Americans with Disabilities Act—Physical Presence at Job—Essential Function—Reasonable Accommodation
Mason v. Avaya Communications, Inc., No. 03-6035, 1/13/04, W.D.Okla., Judge Baldock.
Plaintiff sued her former employer, claiming it had violated the Americans with Disabilities Act ("ADA") by failing to accommodate her post-traumatic stress disorder and permit her to work from home. Employer had terminated plaintiff’s employment because she would not return to work. The district court granted summary judgment in favor of employer.

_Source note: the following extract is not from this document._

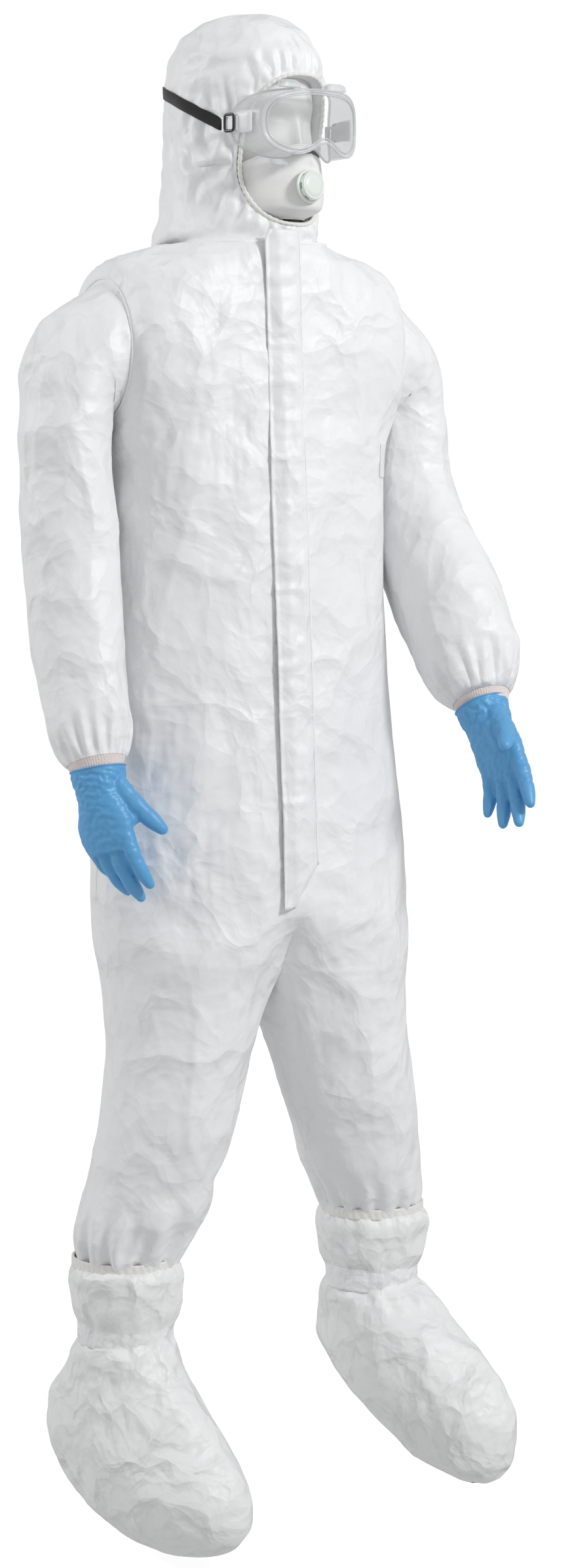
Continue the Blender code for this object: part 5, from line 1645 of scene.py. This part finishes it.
# ---------------------------------------- camera, floor and light
CAMERA_PLACE = (-2.020, -4.086, 0.417)
CAMERA_WAY = (0.469, 0.883)
CAMERA_DOWN = math.radians(5.5)
CAMERA_LENS = 76.1
camera_data = bpy.data.cameras.new("camera")
camera = bpy.data.objects.new("camera", camera_data)
scene.collection.objects.link(camera)
camera.location = CAMERA_PLACE
look = Vector((*CAMERA_WAY, -math.tan(CAMERA_DOWN) * math.hypot(*CAMERA_WAY)))
camera.rotation_euler = look.to_track_quat("-Z", "Y").to_euler()
camera_data.lens = CAMERA_LENS
camera_data.sensor_width = 36
camera_data.sensor_fit = "AUTO"
scene.camera = camera

TOE_CLEARANCE = 0.075
FLOOR_Z = SHIFT[2] - TOE_CLEARANCE
paper = new_material("studio_floor", (0.78, 0.78, 0.78), 0.95, Emission_Color=(1, 1, 1, 1),
                     Emission_Strength=0.60)
FAR = 90.0
corners = [(-FAR, -FAR, FLOOR_Z), (FAR, -FAR, FLOOR_Z), (FAR, FAR, FLOOR_Z), (-FAR, FAR, FLOOR_Z)]
floor = piece("studio_floor", corners, [(0, 1, 2, 3)], paper, False, False)
floor.visible_diffuse = False
floor.visible_glossy = False
SKY_LIGHT = 0.54   # how strongly the white surround lights the object
SKY_SEEN = 1.0     # how bright it looks behind the object
world = bpy.data.worlds.new("studio")
world.use_nodes = True
back = world.node_tree.nodes["Background"]
back.inputs["Color"].default_value = (1, 1, 1, 1)
rays = world.node_tree.nodes.new("ShaderNodeLightPath")
level = world.node_tree.nodes.new("ShaderNodeMapRange")
level.inputs["To Min"].default_value = SKY_LIGHT
level.inputs["To Max"].default_value = SKY_SEEN
world.node_tree.links.new(rays.outputs["Is Camera Ray"], level.inputs["Value"])
world.node_tree.links.new(level.outputs["Result"], back.inputs["Strength"])
scene.world = world
scene.view_settings.view_transform = "Standard"


def area_light(name, where, target, size, power):
    data = bpy.data.lights.new(name, "AREA")
    data.shape = "DISK"
    data.size = size
    data.energy = power
    made = bpy.data.objects.new(name, data)
    made.location = where
    made.rotation_euler = (Vector(target) - Vector(where)).to_track_quat("-Z", "Y").to_euler()
    scene.collection.objects.link(made)


area_light("key", (1.6, -3.9, 2.6), (0, -0.15, 0.0), 1.0, 104)
area_light("rim", (-3.0, 1.5, 1.8), (0, -0.15, 0.0), 1.6, 40)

Employer conceded that plaintiff was disabled within the meaning of the ADA, so the Tenth Circuit Court proceeds to the question of whether plaintiff met her burden of showing she was qualified, with or without reasonable accommodation, to perform the essential functions of the job. Central to this inquiry was whether her request to work from home was a reasonable accommodation. Employer demonstrated that the job required physical attendance for supervision and teamwork. The Tenth Circuit Court holds that the ADA does not obligate an employer to change the essential functions of a job to accommodate a disabled employee. In addition, the court will not second-guess an employer’s judgment about a job description, if it is job-related, uniformly enforced, and consistent with business necessity. Here, plaintiff’s request to work at home was unreasonable as a matter of law, because it sought to eliminate an essential function of the job. Therefore, summary judgment in employer’s favor was appropriate. The judgment is affirmed.